The lad and girl both listen to this trite delivery and then what follows is the most appalling display of self-righteous indignation long since seen, let alone publically aired via TV. The girl stands, head lolling and mouth agape at this revelation being presented before them, which in her mind’s eye is probably akin to past marvels in history such as Neil Armstrong stepping onto the moon, before her vicarious trance is rudely shattered by what her male colleague allows to vomit from his mouth.

The fellow states he’d use the freebies to “... call my Nan and thank her for all the Christmas presents I’ve never thanked her for” (ah, bless his wispy, bum-fluff throat follicles), at which his female companion’s expression changes from a freebie-induced Elysium to a guffaw-induced series of side-glances and face scrunches in order to hide the absolute shame she’s now been plunged into by her octogenarian-concerned companion. Her self-absorbed, empty-headed display of potential Tourette’s induced ticking manages to impinge upon the already incredulous viewers a complete sense of bowel-twitching, nauseous despair and we’re only three seconds into this pitiful garbage. I’m pretty sure off-camera there was a massive row with tossed expletives and name calling, hateful half-truths about being useless in bed and then actual physical violence between them which resulted in a crippling, lifelong hatred for one another and complete loss of trust for all Humanity, but one can only wish, eh?

The next cretin in this wanton display of thrusting, telecom greed is a single, career-orientated and dynamic lady who ceases in mid-gait as she hears the male voiceover gargle and spit out his words as if he’s just cleared a rise of bile:

NARRATOR
“What would you do with free texts for life?”

Her now stunned features display a look as if faced with a stampede of Bison that have cut down her loved ones before her eyes and she blurts out a stream-of-consciousness response in a clipped, middle-class accent that serves to justify this banal garbage. “I’d be stuck to my ‘phone!” we hear her excitedly coo, just before cutting from her now delirious, slavering gob and wide-eyed hypnotic gaze, the same expression worn just prior to the horrifying confusion of a bad Psyclobin trip after ingesting a thousand magic mushrooms by mistake, but once again we can only live in hope that this is the case.

The rest of the miscreants that follow are thankfully kept silent as they struggle with holding up various placards stating the usual rhetoric associated with contracts and the intended soul-sucking that will occur once your blood oath has been attached to T-Mobile’s Solo extravaganza.

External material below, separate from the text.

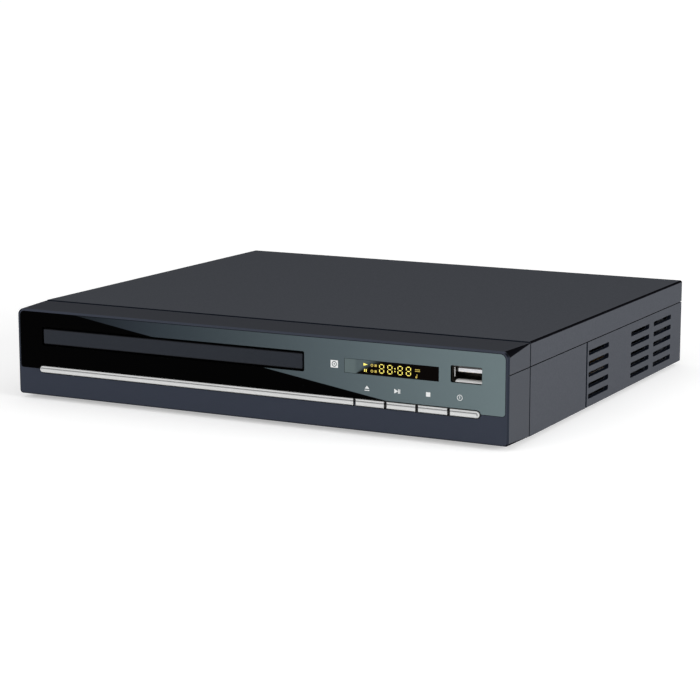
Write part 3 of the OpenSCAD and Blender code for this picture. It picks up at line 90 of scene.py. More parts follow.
class Sheet:
    """A node tree that is written one node at a time, each giving back its output."""

    def __init__(self, tree):
        self.tree = tree
        tree.nodes.clear()

    def add(self, kind, settings=None, inputs=None, output=0):
        """Makes a node: first its settings, then a link or a value for each socket."""
        node = self.tree.nodes.new(kind)
        for key, value in (settings or {}).items():
            if key == "stops":
                for place, _ in value[2:]:
                    node.color_ramp.elements.new(place)
                for element, stop in zip(node.color_ramp.elements, value):
                    element.position, element.color = stop
            else:
                setattr(node, key, value)
        for key, value in (inputs or {}).items():
            if isinstance(value, Signal):
                self.tree.links.new(value.socket, node.inputs[key])
            else:
                node.inputs[key].default_value = value
        return Signal(self, node.outputs[output]) if node.outputs else None

    def place(self):
        return self.add("ShaderNodeTexCoord", output="Object")

    def along(self, axis):
        return self.add("ShaderNodeSeparateXYZ", inputs={0: self.place()}, output=axis)

    def outside(self, axis, low, high):
        """How far a spot lies beyond low..high along an axis, below 0 between the two."""
        return abs(self.along(axis) - (low + high) / 2) - (high - low) / 2

    def turned(self):
        """How much the surface looks along x, y and z."""
        facing = self.add("ShaderNodeTexCoord", output="Normal")
        return [self.add("ShaderNodeSeparateXYZ", inputs={0: facing}, output=axis) for axis in range(3)]

    def noise(self, size, detail=2.0, stretch=(1, 1, 1)):
        spot = self.add("ShaderNodeMapping", inputs={"Vector": self.place(), "Scale": stretch})
        return self.add("ShaderNodeTexNoise", inputs={"Vector": spot, "Scale": 1 / size, "Detail": detail})

    def span(self, value, low, high, to_low=0.0, to_high=1.0):
        """Value taken from low..high to to_low..to_high, eased and held at its ends."""
        limits = [value, low, high, to_low, to_high]
        return self.add("ShaderNodeMapRange", {"interpolation_type": "SMOOTHSTEP"}, dict(enumerate(limits)))

    def below(self, value, low, high):
        """1 up to low, falling to 0 at high."""
        return self.span(value, low, high, 1.0, 0.0)

    def uneven(self, size, low, high, detail=2.0, stretch=(1, 1, 1)):
        """A roughness that wanders from low to high in patches of this size."""
        return self.span(self.noise(size, detail, stretch), 0.3, 0.7, low, high)

    def mix(self, share, first, second):
        """A Mix node's colours are its inputs 6 and 7, and what comes of them is its output 2."""
        return self.add("ShaderNodeMix", {"data_type": "RGBA"}, {0: share, 6: first, 7: second}, output=2)

    def bump(self, height, depth, strength=1.0, normal=None):
        inputs = {"Height": height, "Distance": depth, "Strength": strength}
        if normal:
            inputs["Normal"] = normal
        return self.add("ShaderNodeBump", inputs=inputs)

    def eased_edges(self, radius):
        return self.add("ShaderNodeBevel", {"samples": 6}, {"Radius": radius})

    def grained(self, size, depth, strength, edge, detail=2.0, stretch=(1, 1, 1)):
        """Bumps of this size and depth on a surface whose edges are eased to a radius."""
        return self.bump(self.noise(size, detail, stretch), depth, strength, self.eased_edges(edge))

    def open_air(self, reach):
        """1 in the open, falling to 0 in seams and pockets narrower than the reach."""
        openness = self.add("ShaderNodeAmbientOcclusion", {"samples": 8}, {"Distance": reach}, output="AO")
        return self.span(openness, 0.25, 0.75)

    def edges(self, radius):
        """1 on a sharp edge, falling to 0 at the radius from it."""
        flat = self.add("ShaderNodeNewGeometry", output="Normal")
        pair = {0: self.eased_edges(radius), 1: flat}
        likeness = self.add("ShaderNodeVectorMath", {"operation": "DOT_PRODUCT"}, pair, output="Value")
        return self.span(1 - likeness, 0.01, 0.25)


def finish(name, base, roughness, normal=None, metallic=0.0, **fixed):
    """A material. Where a value changes over the surface, it is a function of the material's sheet."""
    material = bpy.data.materials.new(name)
    material.use_nodes = True
    sheet = Sheet(material.node_tree)
    inputs = {key.replace("_", " "): value for key, value in fixed.items()}
    varied = {"Base Color": base, "Roughness": roughness, "Metallic": metallic, "Normal": normal}
    for key, value in varied.items():
        if value is not None:
            inputs[key] = value(sheet) if callable(value) else value
    shader = sheet.add("ShaderNodeBsdfPrincipled", inputs=inputs)
    sheet.add("ShaderNodeOutputMaterial", inputs={"Surface": shader})
    return material


def dress(material, *names):
    """Gives a finish to pieces that keep their own shape."""
    for name in names:
        nodes[name].data.materials.clear()
        nodes[name].data.materials.append(material)


def toned(colour, factor):
    return [factor * part for part in colour[:3]] + [1]


UNLIT = (0.003, 0.003, 0.004, 1)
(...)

To watch these giggling, gurning tools twist and turn their slop adorned, colour-coded boards in a hope of coming across as kooky and a little bit wacky only adds to the observer’s now rising psychotic episode, fuelling further sickening fantasies within their now damaged brains.

My own personal favourite delusional hallucination at the moment – although I’m always developing new additions each time the dross appears – is as follows: the players in this sorry debacle all get drenched by buckets of their own piss and are then flayed with an electrical flex which is still plugged into the wall and live with 240 volts, but even this punishment falls short of what’s deemed a justifiable retribution. Wishing to retrieve the lost 10 seconds of your life-force that’s just been stolen in the hope of dispelling the images burnt on your retinas, the sounds which have assaulted your ears and the taste left lingering in your mouth is to no avail and from that moment onwards, hollowness is your new friend.

Personally speaking, I cannot see any of the people involved in this travesty attaining any hope of redemption in this lifetime as they’re forever soiled in the cesspool of their own making, up to their necks in this stinking, fetid filth and unable to clean themselves for all eternity, the echo of their media-whore ramblings resounding infinitely within their souls.

But perhaps that’s just the misanthrope within me talking: after all, life’s for sharing isn’t it?